I've heard this has been cancelled? But then I heard its back on. NOW I'VE HEARD ITS BEEN CANCELLED AGAIN 

What the hell am I meant to do this weekend now hey? Why is it cancelled? Rubbish  This is a wicked little festie man 

Any ideas for a nice day out getting drunk and chilling to some music in Bristol this weekend?


----------



## Geri (Jun 11, 2009)

There's something on at the City Farm, with music and stuff on Saturday - is that what you mean? It's £5 to get in.


----------



## Yetman (Jun 12, 2009)

Thats the fella, its on then. Sweet


----------



## breasticles (Jun 12, 2009)

i read that it was free to get in and they were asking for donations? i think i saw that on the poster, even.


----------



## Geri (Jun 12, 2009)

It definitely says £5 for adults on the Facebook group.

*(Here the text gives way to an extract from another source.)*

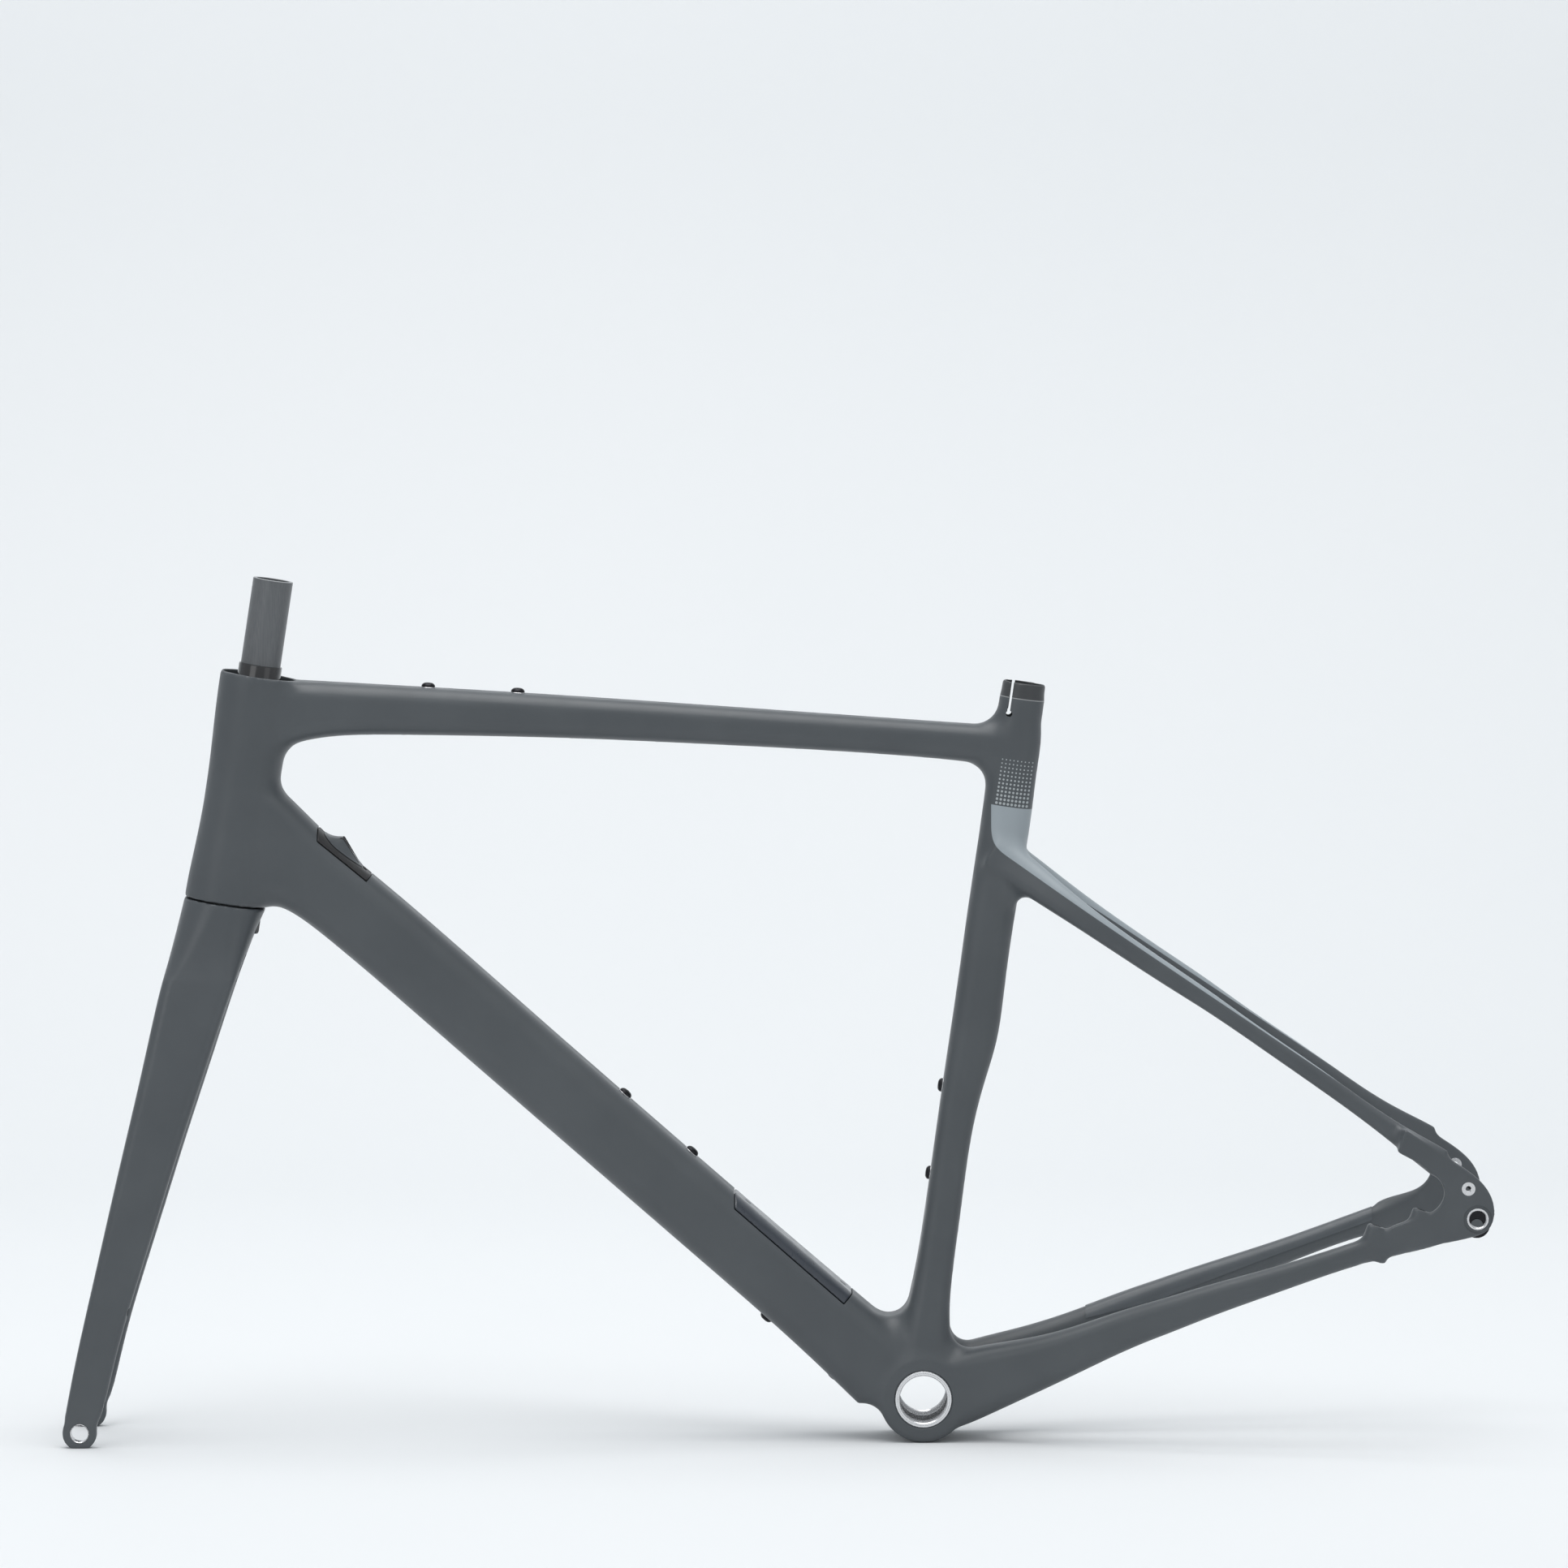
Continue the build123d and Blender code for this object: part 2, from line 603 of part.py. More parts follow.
# Split ring that centres the steerer in the upper bearing.
ring_bore = steerer_radius + 0.03
ring_top = upper_bearing_foot + bearing_height + ring_flange + ring_collar
with BuildPart() as compression_ring:
    with Locations(steer_plane(upper_bearing_foot)):
        ring(inner_race[1] - 0.04, ring_bore, bearing_height)
    with Locations(steer_plane(upper_bearing_foot + bearing_height)):
        ring(inner_race[0] - 0.4, ring_bore, ring_flange)
    with Locations(steer_plane(ring_top - ring_collar)):
        ring(ring_collar_radius, ring_bore, ring_collar)
    with BuildSketch(steer_plane(0)):
        with Locations((-18, 0)):
            Rectangle(12, ring_split)
    extrude(amount=20, both=True, mode=Mode.SUBTRACT)

crown_height = -head_length - crown_gap
race_bore = steerer_base_radius + 0.03
with BuildPart() as crown_race:
    with Locations(steer_plane(crown_height)):
        ring(race_flange_radius, race_bore, race_flange)
    with Locations(steer_plane(crown_height + race_flange)):
        ring(inner_race[0] - 0.3, race_bore, lower_bearing_foot - crown_height - race_flange)
    with Locations(steer_plane(lower_bearing_foot)):
        ring(inner_race[1] - 0.04, race_bore, race_tongue)

# ---------------------------------------------------------------- fork
taper_top, taper_foot = -118.0, -146.0
with BuildPart() as steerer_tube:
    with Locations(steer_plane(ring_top)):
        Cylinder(steerer_radius, steerer_above - ring_top, align=FOOT)
    with Locations(steer_plane(taper_top)):
        Cylinder(steerer_hidden_radius, ring_top - taper_top, align=FOOT)
    with Locations(steer_plane(taper_foot)):
        Cone(steerer_base_radius, steerer_hidden_radius, taper_top - taper_foot, align=FOOT)
    with Locations(steer_plane(crown_height)):
        Cylinder(steerer_base_radius, taper_foot - crown_height, align=FOOT)
        Cylinder(steerer_bore, steerer_above - crown_height + 1, align=FOOT, mode=Mode.SUBTRACT)

# z, rear edge, front edge, inner y, outer y, corner
blade_stations = [
    (blade_top, 490.6, 542.8, 24.5, 41.0, 7.8),
    (279.5, 498.4, 548.4, 28.0, 45.0, 8.0),
    (233.5, 513.6, 558.6, 34.0, 50.5, 8.0),
    (187.5, 528.8, 569.3, 39.0, 54.5, 7.5),
    (141.6, 543.4, 580.0, 43.0, 57.5, 7.0),
    (95.7, 557.8, 590.5, 46.5, 59.5, 6.3),
    (50.0, 571.8, 601.0, 48.5, 60.5, 5.8),
    (12.0, 581.4, 609.0, 49.6, 60.6, 5.3),
    (-10.0, 587.6, 613.2, front_inner, 60.2, 4.9),
]
# Mounts of the front brake on the rear of the left blade, (x, z) on the blade's rear edge.
fork_pads = [(568.4, 66.2), (585.2, -1.0)]
pad_angle = 193.5
pad_y = 54.8


def blade_sections(inset=0.0):
    """Level sections of the left blade."""
    faces = []
    for z, rear, front, inner, outer, corner in blade_stations:
        with BuildSketch(Plane.XY.offset(z)) as section:
            with Locations(((rear + front) / 2, (inner + outer) / 2)):
                RectangleRounded(front - rear - 2 * inset, outer - inner - 2 * inset, corner - inset)
        faces.append(section.sketch)
    return faces


with BuildPart() as blade_core:
    loft(blade_sections())
    loft(blade_sections(blade_wall), mode=Mode.SUBTRACT)
    with Locations(lateral_plane(front_axle, front_inner)):
        Cylinder(front_boss, front_outer - front_inner, align=FOOT)
    hole(lateral_plane(front_axle, front_outer), front_insert_radius)
    with Locations((front_axle[0], 0, floor_z)):
        Box(80, 200, 20, align=(Align.CENTER, Align.CENTER, Align.MAX), mode=Mode.SUBTRACT)

with BuildPart() as fork_blade_left:
    add(blade_core.part)
    for pad in fork_pads:
        with Locations(outward_plane(pad, pad_angle, pad_y)):
            Cylinder(pad_radius, pad_depth, align=(Align.CENTER, Align.CENTER, Align.MAX))
    for pad in fork_pads:
        with Locations(outward_plane(pad, pad_angle, pad_y)):
            Cylinder(brake_insert_radius, 2 * brake_insert_length, mode=Mode.SUBTRACT)

with BuildPart() as fork_blade_right:
    mirror(blade_core.part, about=Plane.XZ)

with BuildPart() as fork_brake_inserts:
    for pad in fork_pads:
        with Locations(outward_plane(pad, pad_angle, pad_y)):
            Cylinder(brake_insert_radius, brake_insert_length, align=(Align.CENTER, Align.CENTER, Align.MAX))
    for pad in fork_pads:
        with Locations(outward_plane(pad, pad_angle, pad_y)):
            Cylinder(m5_minor, 2 * brake_insert_length - 3, mode=Mode.SUBTRACT)

with BuildPart() as fork_insert_left:
    with Locations(lateral_plane(front_axle, front_inner)):
        ring(front_insert_radius, axle_hole, front_outer - front_inner)

with BuildPart() as fork_insert_right:
    with Locations(lateral_plane(front_axle, -front_outer)):
        ring(front_insert_radius, axle_thread, front_outer - front_inner)

# z, rear edge, front edge, half width, corner
crown_stations = [
    (328.0, 480.6, 536.0, 34.0, 19.0),
    (blade_top, 490.6, 542.8, 41.0, 9.0),
]
# Plug in the crown's front left, and the hose grommet in its back.
plug_turn, grommet_turn = 40.0, 162.0      # degrees from straight ahead, towards the left
plug_height, grommet_height = -173.0, -178.0
plug_reach, grommet_reach = 28.9, 27.2     # distance from the steering axis
plug_radius, plug_depth = 3.8, 4.0
grommet_size, grommet_corner, grommet_depth = (11.0, 8.0), 2.5, 5.0


def crown_plane(height, turn, reach):
    """Plane on the crown's side, facing away from the steering axis."""
    base = steer_plane(height)
    out = base.x_dir * cos(radians(turn)) + base.y_dir * sin(radians(turn))
    return Plane(origin=base.origin + out * reach, x_dir=base.z_dir, z_dir=out)


with BuildPart() as crown_plug:
    with Locations(crown_plane(plug_height, plug_turn, plug_reach)):
        Cylinder(plug_radius, plug_depth, align=(Align.CENTER, Align.CENTER, Align.MAX))

with BuildPart() as crown_grommet:
    with BuildSketch(crown_plane(grommet_height, grommet_turn, grommet_reach)):
        RectangleRounded(*grommet_size, grommet_corner)
    extrude(amount=-grommet_depth)

with BuildPart() as fork_crown:
    with BuildSketch(steer_plane(crown_height)):
        RectangleRounded(58.4, 60.0, 26.3)
    for z, rear, front, half_width, corner in crown_stations:
        with BuildSketch(Plane.XY.offset(z)):
            with Locations(((rear + front) / 2, 0)):
                RectangleRounded(front - rear, 2 * half_width, corner)
    loft()
    with BuildSketch(Plane.YZ.offset(400)):
        with Locations((0, blade_top)):
            Circle(blade_stations[0][3])
    extrude(amount=200, mode=Mode.SUBTRACT)
    add(crown_plug.part, mode=Mode.SUBTRACT)
    add(crown_grommet.part, mode=Mode.SUBTRACT)

with BuildPart() as top_tube_bolts:
    bolt_set("top_tube_bolts")

with BuildPart() as down_tube_bolts:
    bolt_set("down_tube_bolts")

with BuildPart() as down_tube_lower_bolts:
    bolt_set("down_tube_lower_bolts")

with BuildPart() as seat_tube_bolts:
    bolt_set("seat_tube_bolts")

with BuildPart() as bolt_washers:
    for row in bolt_rows:
        with Locations(*bolt_planes(row)):
            ring(washer_radius, bolt_radius + 0.05, washer_height)

with BuildPart() as rivet_nuts:
    for row in bolt_rows:
        with Locations(*[plane.offset(-nut_length) for plane in bolt_planes(row)]):
            ring(nut_radius, bolt_radius, nut_length)

with BuildPart() as battery_cover_screws:
    with Locations(*[plane.offset(-screw_sink) for plane in cover_screw_planes]):
        Cylinder(screw_radius, 6, align=(Align.CENTER, Align.CENTER, Align.MAX))

# ---------------------------------------------------------------- files
pieces = {
    "head_tube": head_tube,
    "top_tube": top_tube,
    "down_tube": down_tube,
    "seat_tube": seat_tube,
    "bb_shell": bb_shell,
    "chainstay_left": chainstay_left,
    "chainstay_right": chainstay_right,
    "seatstay_left": seatstay_left,
    "seatstay_right": seatstay_right,
    "dropout_left": dropout_left,
    "dropout_right": dropout_right,
    "battery_cover": battery_cover,
    "battery_cover_screws": battery_cover_screws,
    "cable_port_cover": cable_port_cover,
    "chainstay_guard": chainstay_guard,
    "bb_cup_left": bb_cup_left,
    "bb_cup_right": bb_cup_right,
    "axle_insert_left": axle_insert_left,
    "derailleur_hanger": derailleur_hanger,
    "eyelet_inserts": eyelet_inserts,
    "rear_brake_sleeves": rear_brake_sleeves,
    "top_tube_bolts": top_tube_bolts,
    "down_tube_bolts": down_tube_bolts,
    "down_tube_lower_bolts": down_tube_lower_bolts,
    "seat_tube_bolts": seat_tube_bolts,
    "bolt_washers": bolt_washers,
    "rivet_nuts": rivet_nuts,
    "upper_bearing_outer": upper_bearing_outer,
    "upper_bearing_inner": upper_bearing_inner,
    "upper_bearing_balls": upper_bearing_balls,
    "lower_bearing_outer": lower_bearing_outer,
    "lower_bearing_inner": lower_bearing_inner,
    "lower_bearing_balls": lower_bearing_balls,
    "compression_ring": compression_ring,
    "crown_race": crown_race,
    "steerer_tube": steerer_tube,
    "fork_crown": fork_crown,
    "fork_blade_left": fork_blade_left,
    "fork_blade_right": fork_blade_right,
    "fork_insert_left": fork_insert_left,
    "fork_insert_right": fork_insert_right,
    "fork_brake_inserts": fork_brake_inserts,
    "crown_plug": crown_plug,
    "crown_grommet": crown_grommet,
}
for name, builder in pieces.items():
    builder.part.label = name
    export_step(builder.part, f"parts/{name}.step")
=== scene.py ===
import json
from math import cos, radians, sin

import bmesh
import bpy
import numpy as np
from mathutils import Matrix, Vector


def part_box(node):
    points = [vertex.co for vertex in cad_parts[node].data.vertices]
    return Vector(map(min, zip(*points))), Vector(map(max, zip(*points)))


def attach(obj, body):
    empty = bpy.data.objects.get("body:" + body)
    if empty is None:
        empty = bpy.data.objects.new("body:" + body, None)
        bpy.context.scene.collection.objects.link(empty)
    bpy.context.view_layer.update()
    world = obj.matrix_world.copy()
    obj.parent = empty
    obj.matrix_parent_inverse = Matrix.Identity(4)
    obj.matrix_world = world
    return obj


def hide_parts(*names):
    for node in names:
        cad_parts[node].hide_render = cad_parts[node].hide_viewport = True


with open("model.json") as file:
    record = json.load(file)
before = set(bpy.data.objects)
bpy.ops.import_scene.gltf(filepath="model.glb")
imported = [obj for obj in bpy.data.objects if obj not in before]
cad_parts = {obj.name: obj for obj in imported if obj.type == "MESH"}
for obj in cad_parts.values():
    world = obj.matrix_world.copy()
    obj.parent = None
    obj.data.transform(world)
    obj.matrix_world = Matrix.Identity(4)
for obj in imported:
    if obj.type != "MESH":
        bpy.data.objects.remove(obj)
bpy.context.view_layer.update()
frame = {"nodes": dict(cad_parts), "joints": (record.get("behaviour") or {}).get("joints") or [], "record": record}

import openvdb as vdb
from mathutils import Vector

MM = 0.001
record = frame["record"]
nodes = frame["nodes"]
mounts = {m["name"]: m for m in record["mounts"]}
steering = next(j for j in frame["joints"] if j["name"] == "steering")
STEER_POINT = Vector(steering["pos_m"])
STEER_UP = Vector(steering["axis"]).normalized()
ACROSS = Vector((0, 1, 0))
SEAT_UP = Vector(mounts["seatpost"]["axis"]).normalized()
SEAT_AHEAD = ACROSS.cross(SEAT_UP)
SEATPOST_MOUNT_DEPTH = 60
SEAT_TOP = Vector(mounts["seatpost"]["pos_m"]) + SEAT_UP * SEATPOST_MOUNT_DEPTH * MM
FLOOR_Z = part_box("fork_blade_left")[0].z

# sizes shared by pieces and materials, in millimetres
HEAD_FOOT = -164.0
STEERER_TOP = 69
HALF_WASHER = 0.3
WASHER = 1.0
HALF_BRACKET = 34
BRACKET_LIP = 33.2
COARSE, FINE = ((0.002, 0.00125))


def head_point(height):
    """Point on the steering axis, millimetres above the head tube's top."""
    return STEER_POINT + STEER_UP * height * MM


def mount_place(name):
    """Place of a mount."""
    return Vector(mounts[name]["pos_m"])


def middle_plane(name):
    """Place of a mount, moved sideways to the bicycle's middle plane."""
    place = mount_place(name)
    place.y = 0
    return place


# ------------------------------------------------------------------ camera, lights and floor
def set_camera():
    """The camera stands far off on the bicycle's left, a little above it, and looks slightly down."""
    camera = bpy.data.objects.new("camera", bpy.data.cameras.new("camera"))
    bpy.context.collection.objects.link(camera)
    camera.location = (0.109, 7.5, 1.0564)
    pitch, yaw = 4.704, -0.0705
    camera.rotation_euler = (radians(90 - pitch), 0, radians(180 + yaw))
    camera.data.sensor_width = 36
    camera.data.lens = 241.52
    camera.data.clip_end = 100
    bpy.context.scene.camera = camera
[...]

http://www.facebook.com/home.php?#/event.php?eid=108030015784


----------



## electrogirl (Jun 12, 2009)

It was a fiver when I went last year. Oh and it's more of a fete than a festie or carnival. It's nice, but people calling it 'St Werburgh's carnival' are totally setting themselves up for a fall

I did get a nice hat there though. And there were some cool people playing the tetris theme with trombones late at night, they were all dressed in pink. It was well good.


----------